Among those challenges was the persistence of invasive, broadleaf weeds that, in earlier testing, had proven lethal to native grasses. Taming the floral interlopers involved repeated mowing, tilling and, eventually, herbicide applications to completely clear the ground. Eventually, it worked. “I think we got the site looking about as pristine as you possibly can,” Budsberg says.
“We’ve learned a lot through this seeding process,” says project head Erik Budsberg, director of sustainability at EWU. “Living systems are very dynamic, and there are always going to be complications that come in, challenges that you weren’t expecting.”
Sadly, Mother Nature then stepped up to offer a new complication: a warm, wet, early winter.
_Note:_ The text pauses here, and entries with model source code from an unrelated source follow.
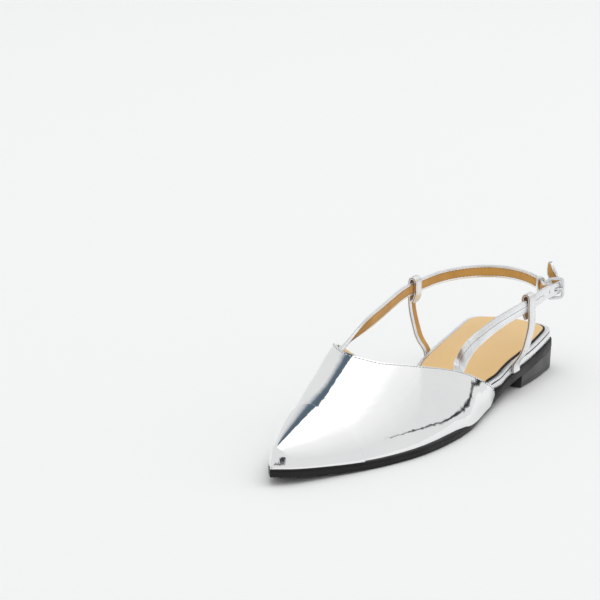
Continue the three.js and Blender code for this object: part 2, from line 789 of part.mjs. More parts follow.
const back = backRoute();
const outer = outerRoute();
const backCurves = stripCurves(back);
const outerCurves = stripCurves(outer);
const point = (s) => Math.max(TAIL_BLUNTNESS, arc((1 - s) * outerCurves.length / TAIL_POINT));
addMesh('strap_back', cut(strap(back, STRAP_WIDTH), [slotCutter()]), SILVER);
addMesh('strap_lateral', cut(strap(outer, STRAP_WIDTH, point), holeCutters(outerCurves)), SILVER);
addMesh('tab_lateral', makeLoop(outerCurves, 1), SILVER);
addMesh('tab_medial', makeLoop(backCurves, -1), SILVER);
addMesh('strap_keeper', makeKeeper(), SILVER);
addMesh('buckle_frame', makeFrame(), METAL);
addMesh('buckle_prong', rod(prongRoute(), PRONG_THICK / 2, 6), METAL);

// The origin is under the middle of the whole shoe
const middle = new THREE.Box3().setFromObject(shoe).getCenter(new THREE.Vector3());
shoe.children.forEach((mesh) => mesh.geometry.translate(-middle.x, -middle.y, 0));

export default shoe;
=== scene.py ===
"""Looks of the sling back flat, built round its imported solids.

Sizes are in millimetres, measured from the heel's middle line and from the middle of the length,
and become metres in the row frame where a mesh is made.
"""
import math

import bmesh
import bpy
import numpy as np
from mathutils import Matrix, Vector


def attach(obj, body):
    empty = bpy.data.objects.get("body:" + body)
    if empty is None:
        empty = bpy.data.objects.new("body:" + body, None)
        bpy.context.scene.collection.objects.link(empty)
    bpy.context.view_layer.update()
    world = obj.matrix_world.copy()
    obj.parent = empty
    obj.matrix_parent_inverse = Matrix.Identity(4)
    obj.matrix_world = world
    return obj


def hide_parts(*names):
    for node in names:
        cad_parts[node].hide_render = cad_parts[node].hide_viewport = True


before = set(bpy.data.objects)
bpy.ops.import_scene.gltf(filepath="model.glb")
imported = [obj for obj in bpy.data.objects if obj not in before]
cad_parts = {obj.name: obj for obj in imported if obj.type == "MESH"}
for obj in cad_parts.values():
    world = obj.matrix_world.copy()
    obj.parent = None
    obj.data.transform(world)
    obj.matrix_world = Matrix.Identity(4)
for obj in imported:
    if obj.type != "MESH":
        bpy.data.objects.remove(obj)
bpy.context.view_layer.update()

MM = 0.001

# Sizes that the solids have too
LENGTH = 265
BALL_WIDTH = 78
INSTEP_HEIGHT = 47
HEEL_RISE = 12.5
TOE_SPRING = 4.3
STRAP_HEIGHT = 50
MIDDLE_X = 1.956

SOLE_THICK = 4.2
SOLE_THICK_WAIST = 2.8
SOLE_THICK_HEEL = 4.9
TIP_ROUND = 8
SEAT_ROUND = 13
SEAT_SQUARENESS = 4
HEEL_LENGTH = 52
HEEL_TAPER = 0.7
FLAT_FROM = 0.21
FLAT_TO = 0.47
RISE_CURVE = 0.3

BOARD_THICK = 5.6
BOARD_THICK_TOE = 2
BOARD_TIP = 5
BOARD_LEDGE = 0.8
FOOTBED_TIP = 18
FOOTBED_THICK = 1
FOOTBED_MARGIN = 3.2

UPPER_WALL = 1.6
UPPER_LEDGE = 1.5
UPPER_LEDGE_WAIST = 0.3
UPPER_TIP_ROUND = 9
UPPER_BULGE = 0.05
FLANK_OUTER = 0.31
SHOULDER_OUTER = 0.30
SHOULDER_INNER = 0.44
CREST_SLOPE = 1.2
CAP_THICK = 0.9
GAP = 0.3

STRAP_WIDTH = 7
LEATHER = 1.6
STRAP_TUCK = 12
SEAT_GAP = 0.6
TAIL_LENGTH = 16
TAIL_POINT = 5
LOOP_WIDTH = 6.2
LOOP_FOOT_WIDTH = 7.6
LOOP_RETURN = 11

FRAME_HEIGHT = 12.5
FRAME_LENGTH = 8.5
FRAME_WIRE = 1.8
FRAME_CORNER = 3
FRAME_BEVEL = 0.4
PRONG_THICK = 1.2
KEEPER_WIDTH = 3
KEEPER_THICK = 1
KEEPER_GAP = 0.7
FOLD_RETURN = 6.2
HOLE_WIDTH = 1.4
HOLE_PITCH = 7
HOLE_COUNT = 3

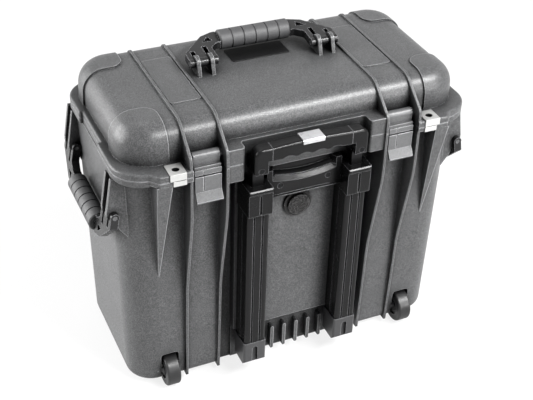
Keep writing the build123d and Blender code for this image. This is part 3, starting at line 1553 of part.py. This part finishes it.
# ---------------------------------------------------------------- blank name plate
with BuildPart() as name_plate:
    with BuildSketch(Plane.XY.offset(lid_top)):
        with Locations((0, (badge_front + badge_back) / 2)):
            RectangleRounded(2 * badge_half, badge_back - badge_front, 2.5)
    extrude(amount=badge_thickness)
    chamfer(name_plate.edges().group_by(Axis.Z)[-1], 0.4)
save(name_plate.part, "name_plate")
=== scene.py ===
"""Hard-shell laptop case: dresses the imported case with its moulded, rubber and metal finishes."""

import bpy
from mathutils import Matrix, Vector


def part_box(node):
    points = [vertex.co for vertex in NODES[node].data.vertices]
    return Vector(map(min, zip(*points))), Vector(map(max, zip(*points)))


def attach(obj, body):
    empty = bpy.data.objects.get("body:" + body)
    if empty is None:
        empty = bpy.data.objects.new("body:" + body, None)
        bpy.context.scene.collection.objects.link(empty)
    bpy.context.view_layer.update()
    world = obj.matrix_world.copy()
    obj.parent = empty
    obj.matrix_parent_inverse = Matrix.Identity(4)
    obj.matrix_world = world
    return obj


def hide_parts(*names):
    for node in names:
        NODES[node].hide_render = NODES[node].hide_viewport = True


bl_info = {
    "name": "Laptop Hard Case",
    "version": (1, 0, 0),
    "blender": (4, 5, 0),
    "location": "View3D > Sidebar > Case",
    "description": "Finishes for a hard-shell laptop case with a trolley handle",
    "category": "Object",
}

import math

import bpy
from bpy.props import FloatProperty, FloatVectorProperty, PointerProperty
from bpy.types import Operator, Panel, PropertyGroup
from mathutils import Matrix, Vector

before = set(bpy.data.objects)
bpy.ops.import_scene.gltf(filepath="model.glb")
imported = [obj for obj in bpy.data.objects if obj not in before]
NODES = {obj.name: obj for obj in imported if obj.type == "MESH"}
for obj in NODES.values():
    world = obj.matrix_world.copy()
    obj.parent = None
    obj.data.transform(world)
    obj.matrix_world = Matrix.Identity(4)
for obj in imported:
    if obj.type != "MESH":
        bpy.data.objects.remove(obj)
SIDES = ("left", "right")
SMOOTH_ANGLE = math.radians(35)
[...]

Counterintuitively, prairie grass seeds require sustained cold to sprout in spring. “What they need is called ‘cold moisture stratification,’ ” says Erin Endres, an EWU nursery services specialist whose work is crucial to helping the prairie bloom again. “That means they have to be planted in the cold to break their dormancy and germinate.”
Getting the timing right fell to Chris Fitzner, a local farmer with an interest in sustainable agriculture.
“Chris just had to sit and wait for the right conditions,” says Budsberg. “We needed it to get cold, and then to stay cold, so that the seeds wouldn’t germinate too early.” There were also issues with the soil not freezing sufficiently for the drill seeder — specialized planting machines developed for no-till farming — to operate effectively.
“So he had to wait until we got a good ground freeze,” Budsberg continues. “When it finally came, Chris went out at ten o’clock at night and seeded the site until three in the morning.”
That sort of dedication bodes well for the project’s future; a future that is increasingly coming into focus. “With getting these grasses in the ground, I think we’re truly at a turning point,” Budsberg says.